On pressure to be more feminine: I definitely grew into accepting the way I look and learned to love my features over time. But growing up, around pre-puberty and puberty age, I felt very ugly. I was very skinny and didn’t have voluptuous curves like other girls and always felt like I was a second choice. If I had a crush, it was often not reciprocated. So for a very long time, I had such low self confidence. Even my boyfriends would tell me they want me to change certain things about myself to make myself “more attractive” in their eyes, and I would do them, whether it was wearing tighter clothes, losing weight, wishing I had a different chest size, saying I should wear a push up bra, or to cut or dye my hair (which I have done many, many times.) I would also sometimes convince myself I couldn't do any better than the person I was dating because they kept telling me I was so ugly and “no one else would want {me}”.  

On fair representation in the media: We are slowly getting equal time and roles for our intelligence and not our looks, but we have a long way to go. Again, women are not represented equally in many fields, but especially in film and the media. We are still seeing examples such as in Netflix’s The Crown, in which Claire Foy, playing Queen Elizabeth, was being paid less than Matt Smith, playing Prince Philip. After it became common knowledge that Foy was being paid less than her counterpart, instead of paying Foy the matching amount Smith was making for her only two seasons on the show, Left Bank Pictures declared that “Going forward, no one get paid more than the Queen.” I really wish that women were more equally represented overall, and not even just in the media or relating to fashion and beauty, but in many other fields as well. We have so many strong, intelligent, amazing women in this world that are not getting the recognition they deserve.
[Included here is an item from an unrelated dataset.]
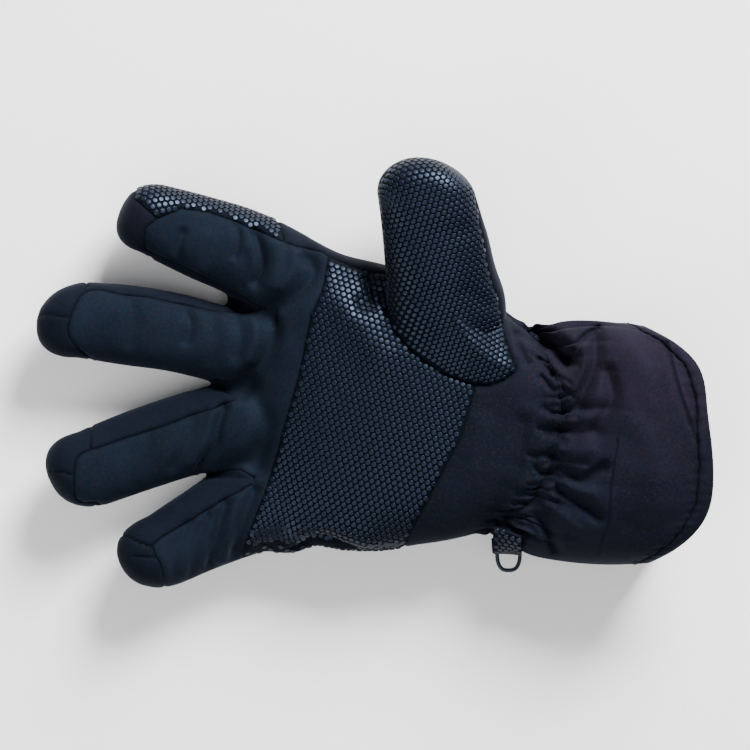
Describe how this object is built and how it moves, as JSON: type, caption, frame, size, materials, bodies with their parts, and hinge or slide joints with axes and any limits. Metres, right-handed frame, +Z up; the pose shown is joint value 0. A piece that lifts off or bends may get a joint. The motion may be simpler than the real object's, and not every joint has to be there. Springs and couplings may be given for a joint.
{
  "type": "winter glove",
  "caption": "Padded right-hand winter glove lying palm up, hollow for the hand, with a gathered gauntlet cuff, dotted grip patches on palm, thumb and index finger, and a clip loop.",
  "frame": {"origin": "middle of the footprint, on the surface that the back of the hand rests on", "axes": "+X from the fingertips to the cuff, +Y towards the thumb, +Z up, out of the palm"},
  "size_m": [0.2854, 0.1816, 0.0579],
  "materials": {
    "front_fabric": "matt dark blue woven shell",
    "back_fabric": "matt dark blue woven shell",
    "cuff_fabric": "matt dark blue-grey woven shell",
    "grip_fabric": "dark blue synthetic with raised soft-gloss dots",
    "loop_plastic": "smooth black moulded plastic"
  },
  "bodies": {
    "root": {"front_panel": "front_fabric", "palm_patch": "grip_fabric", "wrist_panel": "front_fabric", "index_grip_strip": "grip_fabric", "index_middle_gusset": "back_fabric", "middle_ring_gusset": "back_fabric", "ring_little_gusset": "back_fabric", "back_panel": "back_fabric", "thumb_front": "grip_fabric", "thumb_back": "back_fabric", "cuff": "cuff_fabric", "clip_tab": "grip_fabric", "clip_loop": "loop_plastic"}
  },
  "joints": []
}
On being a Cats baby: I’m the first Cats baby! My parents met in the original cast of Cats on Broadway and when I was a child I mainly spent time backstage or with babysitters because they would be performing. Growing up, I was surrounded by theater, absorbed in it, and so many decisions about my interests were affected by my learning and understanding of the arts.

On empowering women in film: Last year, I shot a 1960’s short film with only three characters in it, each of them being female. Each head of department was also female! It’s very rare to see an equally diverse film crew, especially in the camera and G+E departments. That’s why, after working with such an amazing team of like-minded, smart people, a few of us decided to start the process of creating an all-female production company. It’s still in its baby steps, but we are hoping to try to bring together our creative passions and make work that is more female driven.. I think there has now been a push to have more inclusive sets, as well as having more women represented at film festivals, or for project grants, and production companies that prioritize hiring more females within film. However, at the same time, it’s one thing to choose someone based on their skill, but another to hire someone because of their gender whether that be male or female. It’s important that we are recognizing women by the skills they have instead of hiring them because they are women and filling a quota.

Chloe Locarro: Writer, Director and Cinematography. Winner of the cinematography award at The New School's "Fine Cuts Short Film Festival"

A short film by Chloe Locarro to the title track of Someone Still Loves You Boris Yeltsin's album, "Fly By Wire." Official selection of the LA Indie Film Festival 2017. Winner of two 2016 Silver Telly Awards. Official Selection of the 2017 Coney Island Film Festival. (Music Video / Director and Student Film Award). From Will Oliver's Blog - We All Want Someone To Shout For - " It’s one of my favorite music videos of the year, without question."